[Data provided start]

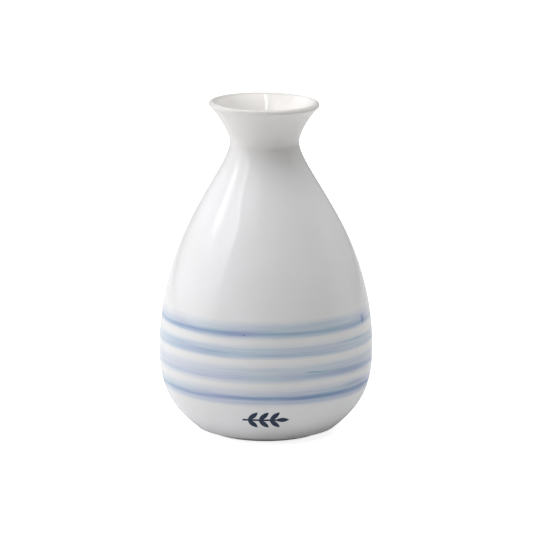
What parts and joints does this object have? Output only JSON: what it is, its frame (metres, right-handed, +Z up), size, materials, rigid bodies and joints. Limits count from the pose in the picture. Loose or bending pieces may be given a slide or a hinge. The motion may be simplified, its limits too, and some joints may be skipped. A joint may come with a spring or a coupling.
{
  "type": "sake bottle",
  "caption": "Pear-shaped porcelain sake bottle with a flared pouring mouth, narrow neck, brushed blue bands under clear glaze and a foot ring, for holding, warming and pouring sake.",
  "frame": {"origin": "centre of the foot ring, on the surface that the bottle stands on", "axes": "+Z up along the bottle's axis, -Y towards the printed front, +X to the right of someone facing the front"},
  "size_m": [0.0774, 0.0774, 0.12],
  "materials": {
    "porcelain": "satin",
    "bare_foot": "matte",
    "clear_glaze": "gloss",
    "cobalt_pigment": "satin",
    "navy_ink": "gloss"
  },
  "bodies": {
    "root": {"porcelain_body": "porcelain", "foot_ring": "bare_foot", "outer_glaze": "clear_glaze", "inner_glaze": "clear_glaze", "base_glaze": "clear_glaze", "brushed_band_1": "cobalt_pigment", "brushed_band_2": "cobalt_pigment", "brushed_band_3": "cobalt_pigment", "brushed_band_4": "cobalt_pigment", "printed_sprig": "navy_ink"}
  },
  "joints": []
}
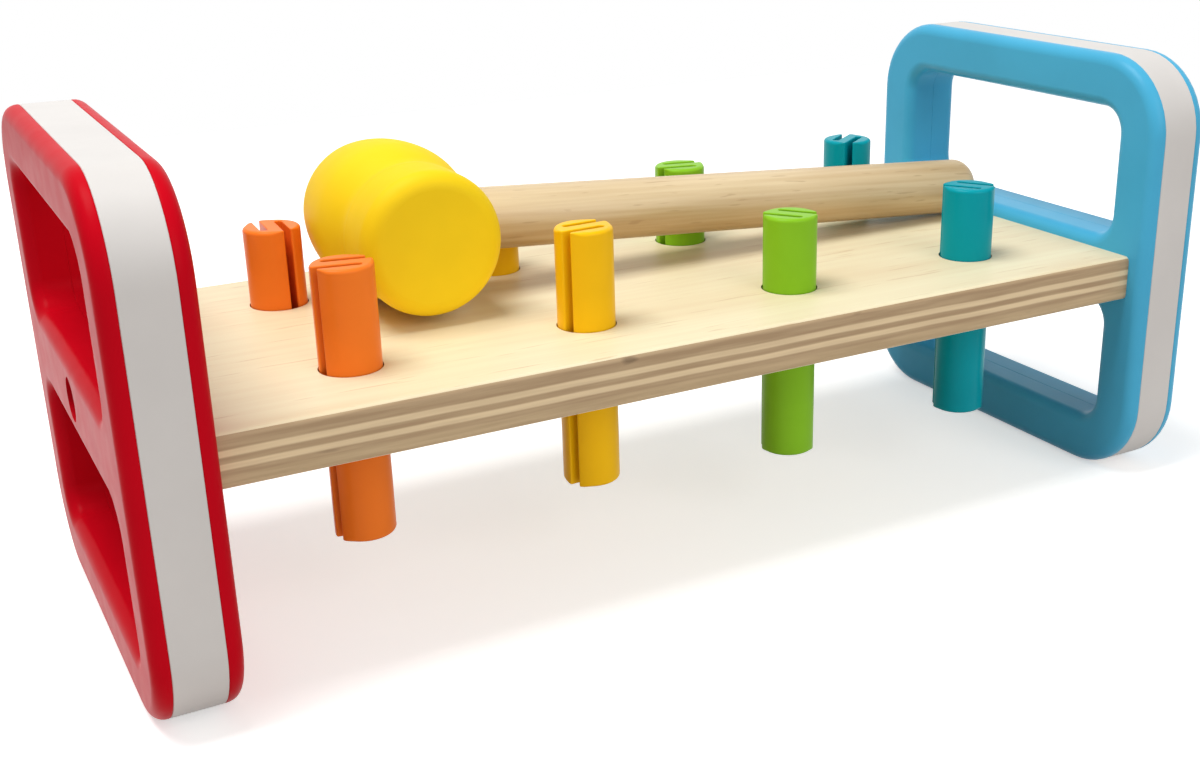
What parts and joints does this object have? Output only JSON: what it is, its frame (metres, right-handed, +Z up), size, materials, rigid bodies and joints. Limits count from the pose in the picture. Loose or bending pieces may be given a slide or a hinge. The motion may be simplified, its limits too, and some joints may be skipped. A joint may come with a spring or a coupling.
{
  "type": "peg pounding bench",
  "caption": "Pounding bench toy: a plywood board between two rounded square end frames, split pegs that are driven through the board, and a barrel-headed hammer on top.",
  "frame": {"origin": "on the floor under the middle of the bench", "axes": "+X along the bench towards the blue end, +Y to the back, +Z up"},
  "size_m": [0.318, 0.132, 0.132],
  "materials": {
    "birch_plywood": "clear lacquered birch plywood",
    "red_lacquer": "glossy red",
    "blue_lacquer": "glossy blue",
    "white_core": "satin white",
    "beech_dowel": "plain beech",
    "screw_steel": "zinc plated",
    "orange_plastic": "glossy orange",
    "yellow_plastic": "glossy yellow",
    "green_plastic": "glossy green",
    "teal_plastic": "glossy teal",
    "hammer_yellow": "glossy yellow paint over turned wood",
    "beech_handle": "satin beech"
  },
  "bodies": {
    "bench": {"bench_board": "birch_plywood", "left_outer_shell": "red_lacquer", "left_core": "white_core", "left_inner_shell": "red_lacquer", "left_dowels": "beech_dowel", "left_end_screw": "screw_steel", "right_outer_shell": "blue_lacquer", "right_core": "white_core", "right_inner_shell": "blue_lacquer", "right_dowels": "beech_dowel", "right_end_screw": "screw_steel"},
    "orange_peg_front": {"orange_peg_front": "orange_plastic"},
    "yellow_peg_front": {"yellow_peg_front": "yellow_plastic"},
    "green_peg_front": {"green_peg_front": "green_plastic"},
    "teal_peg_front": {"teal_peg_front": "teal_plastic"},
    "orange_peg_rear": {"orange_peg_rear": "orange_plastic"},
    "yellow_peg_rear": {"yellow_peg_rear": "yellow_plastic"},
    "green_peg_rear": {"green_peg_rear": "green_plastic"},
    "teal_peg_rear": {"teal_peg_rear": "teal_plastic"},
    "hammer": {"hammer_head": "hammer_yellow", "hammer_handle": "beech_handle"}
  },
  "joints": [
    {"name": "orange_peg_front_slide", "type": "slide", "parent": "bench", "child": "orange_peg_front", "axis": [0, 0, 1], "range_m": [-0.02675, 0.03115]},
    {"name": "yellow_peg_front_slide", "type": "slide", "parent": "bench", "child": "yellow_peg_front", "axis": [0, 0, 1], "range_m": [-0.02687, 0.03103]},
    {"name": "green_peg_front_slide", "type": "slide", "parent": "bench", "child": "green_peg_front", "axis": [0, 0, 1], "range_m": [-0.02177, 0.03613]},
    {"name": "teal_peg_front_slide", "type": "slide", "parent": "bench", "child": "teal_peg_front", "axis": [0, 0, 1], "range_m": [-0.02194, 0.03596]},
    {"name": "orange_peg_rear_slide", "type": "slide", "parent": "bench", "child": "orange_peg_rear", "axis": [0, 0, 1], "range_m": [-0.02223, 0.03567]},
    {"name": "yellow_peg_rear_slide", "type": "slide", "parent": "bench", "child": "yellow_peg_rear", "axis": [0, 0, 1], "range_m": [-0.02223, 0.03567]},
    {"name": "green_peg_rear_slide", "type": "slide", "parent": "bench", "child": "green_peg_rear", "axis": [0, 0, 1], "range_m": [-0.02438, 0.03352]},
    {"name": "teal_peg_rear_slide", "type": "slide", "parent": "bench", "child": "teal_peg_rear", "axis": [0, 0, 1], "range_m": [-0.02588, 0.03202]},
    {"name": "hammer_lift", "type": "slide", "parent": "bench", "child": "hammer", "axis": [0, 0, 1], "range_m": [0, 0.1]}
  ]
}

[Data provided end]

*Do this:* Above are the records; copy all of them exactly.

*Result for this task:*
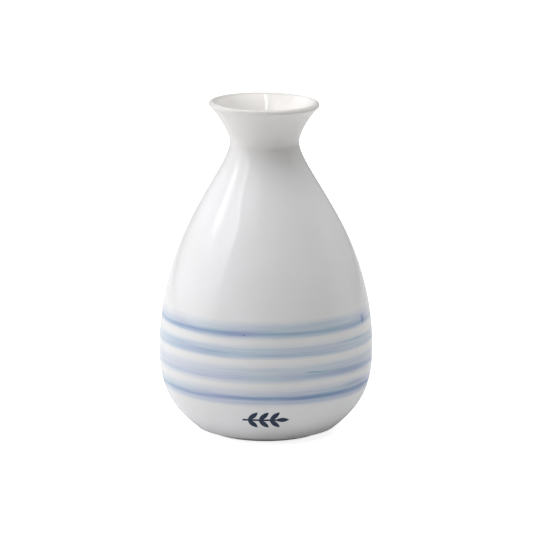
What parts and joints does this object have? Output only JSON: what it is, its frame (metres, right-handed, +Z up), size, materials, rigid bodies and joints. Limits count from the pose in the picture. Loose or bending pieces may be given a slide or a hinge. The motion may be simplified, its limits too, and some joints may be skipped. A joint may come with a spring or a coupling.
{
  "type": "sake bottle",
  "caption": "Pear-shaped porcelain sake bottle with a flared pouring mouth, narrow neck, brushed blue bands under clear glaze and a foot ring, for holding, warming and pouring sake.",
  "frame": {"origin": "centre of the foot ring, on the surface that the bottle stands on", "axes": "+Z up along the bottle's axis, -Y towards the printed front, +X to the right of someone facing the front"},
  "size_m": [0.0774, 0.0774, 0.12],
  "materials": {
    "porcelain": "satin",
    "bare_foot": "matte",
    "clear_glaze": "gloss",
    "cobalt_pigment": "satin",
    "navy_ink": "gloss"
  },
  "bodies": {
    "root": {"porcelain_body": "porcelain", "foot_ring": "bare_foot", "outer_glaze": "clear_glaze", "inner_glaze": "clear_glaze", "base_glaze": "clear_glaze", "brushed_band_1": "cobalt_pigment", "brushed_band_2": "cobalt_pigment", "brushed_band_3": "cobalt_pigment", "brushed_band_4": "cobalt_pigment", "printed_sprig": "navy_ink"}
  },
  "joints": []
}
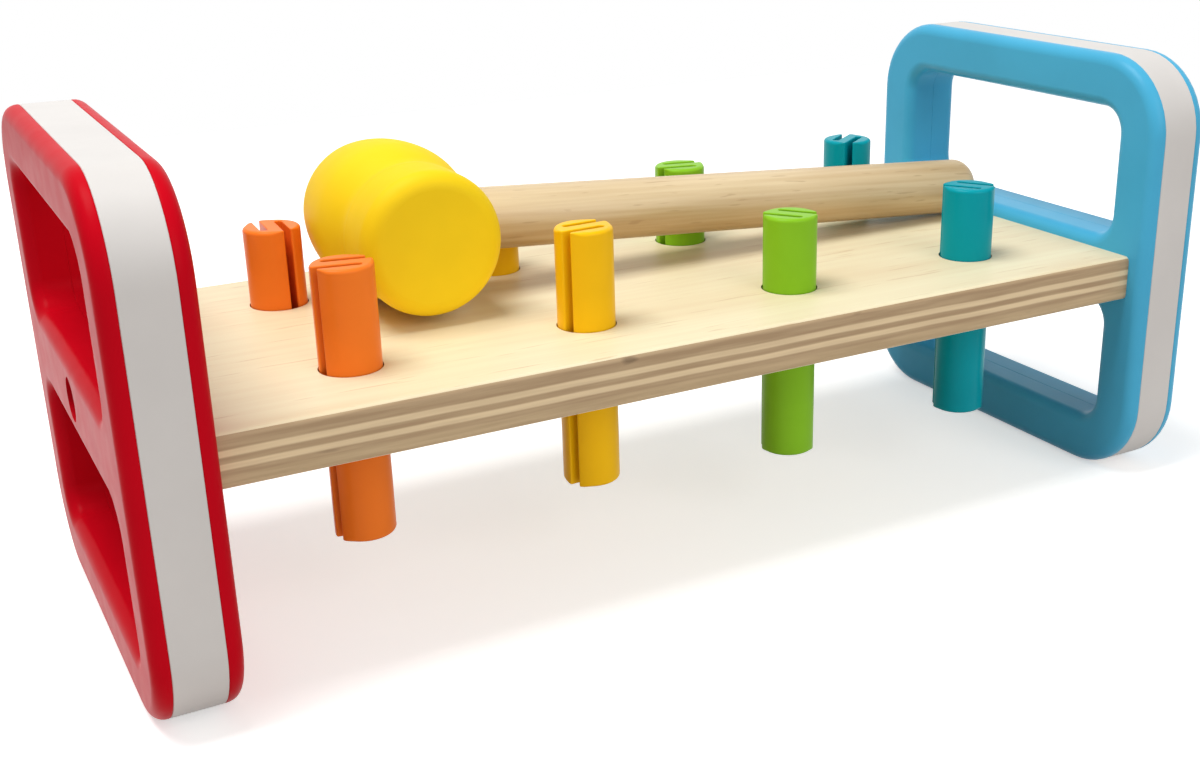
What parts and joints does this object have? Output only JSON: what it is, its frame (metres, right-handed, +Z up), size, materials, rigid bodies and joints. Limits count from the pose in the picture. Loose or bending pieces may be given a slide or a hinge. The motion may be simplified, its limits too, and some joints may be skipped. A joint may come with a spring or a coupling.
{
  "type": "peg pounding bench",
  "caption": "Pounding bench toy: a plywood board between two rounded square end frames, split pegs that are driven through the board, and a barrel-headed hammer on top.",
  "frame": {"origin": "on the floor under the middle of the bench", "axes": "+X along the bench towards the blue end, +Y to the back, +Z up"},
  "size_m": [0.318, 0.132, 0.132],
  "materials": {
    "birch_plywood": "clear lacquered birch plywood",
    "red_lacquer": "glossy red",
    "blue_lacquer": "glossy blue",
    "white_core": "satin white",
    "beech_dowel": "plain beech",
    "screw_steel": "zinc plated",
    "orange_plastic": "glossy orange",
    "yellow_plastic": "glossy yellow",
    "green_plastic": "glossy green",
    "teal_plastic": "glossy teal",
    "hammer_yellow": "glossy yellow paint over turned wood",
    "beech_handle": "satin beech"
  },
  "bodies": {
    "bench": {"bench_board": "birch_plywood", "left_outer_shell": "red_lacquer", "left_core": "white_core", "left_inner_shell": "red_lacquer", "left_dowels": "beech_dowel", "left_end_screw": "screw_steel", "right_outer_shell": "blue_lacquer", "right_core": "white_core", "right_inner_shell": "blue_lacquer", "right_dowels": "beech_dowel", "right_end_screw": "screw_steel"},
    "orange_peg_front": {"orange_peg_front": "orange_plastic"},
    "yellow_peg_front": {"yellow_peg_front": "yellow_plastic"},
    "green_peg_front": {"green_peg_front": "green_plastic"},
    "teal_peg_front": {"teal_peg_front": "teal_plastic"},
    "orange_peg_rear": {"orange_peg_rear": "orange_plastic"},
    "yellow_peg_rear": {"yellow_peg_rear": "yellow_plastic"},
    "green_peg_rear": {"green_peg_rear": "green_plastic"},
    "teal_peg_rear": {"teal_peg_rear": "teal_plastic"},
    "hammer": {"hammer_head": "hammer_yellow", "hammer_handle": "beech_handle"}
  },
  "joints": [
    {"name": "orange_peg_front_slide", "type": "slide", "parent": "bench", "child": "orange_peg_front", "axis": [0, 0, 1], "range_m": [-0.02675, 0.03115]},
    {"name": "yellow_peg_front_slide", "type": "slide", "parent": "bench", "child": "yellow_peg_front", "axis": [0, 0, 1], "range_m": [-0.02687, 0.03103]},
    {"name": "green_peg_front_slide", "type": "slide", "parent": "bench", "child": "green_peg_front", "axis": [0, 0, 1], "range_m": [-0.02177, 0.03613]},
    {"name": "teal_peg_front_slide", "type": "slide", "parent": "bench", "child": "teal_peg_front", "axis": [0, 0, 1], "range_m": [-0.02194, 0.03596]},
    {"name": "orange_peg_rear_slide", "type": "slide", "parent": "bench", "child": "orange_peg_rear", "axis": [0, 0, 1], "range_m": [-0.02223, 0.03567]},
    {"name": "yellow_peg_rear_slide", "type": "slide", "parent": "bench", "child": "yellow_peg_rear", "axis": [0, 0, 1], "range_m": [-0.02223, 0.03567]},
    {"name": "green_peg_rear_slide", "type": "slide", "parent": "bench", "child": "green_peg_rear", "axis": [0, 0, 1], "range_m": [-0.02438, 0.03352]},
    {"name": "teal_peg_rear_slide", "type": "slide", "parent": "bench", "child": "teal_peg_rear", "axis": [0, 0, 1], "range_m": [-0.02588, 0.03202]},
    {"name": "hammer_lift", "type": "slide", "parent": "bench", "child": "hammer", "axis": [0, 0, 1], "range_m": [0, 0.1]}
  ]
}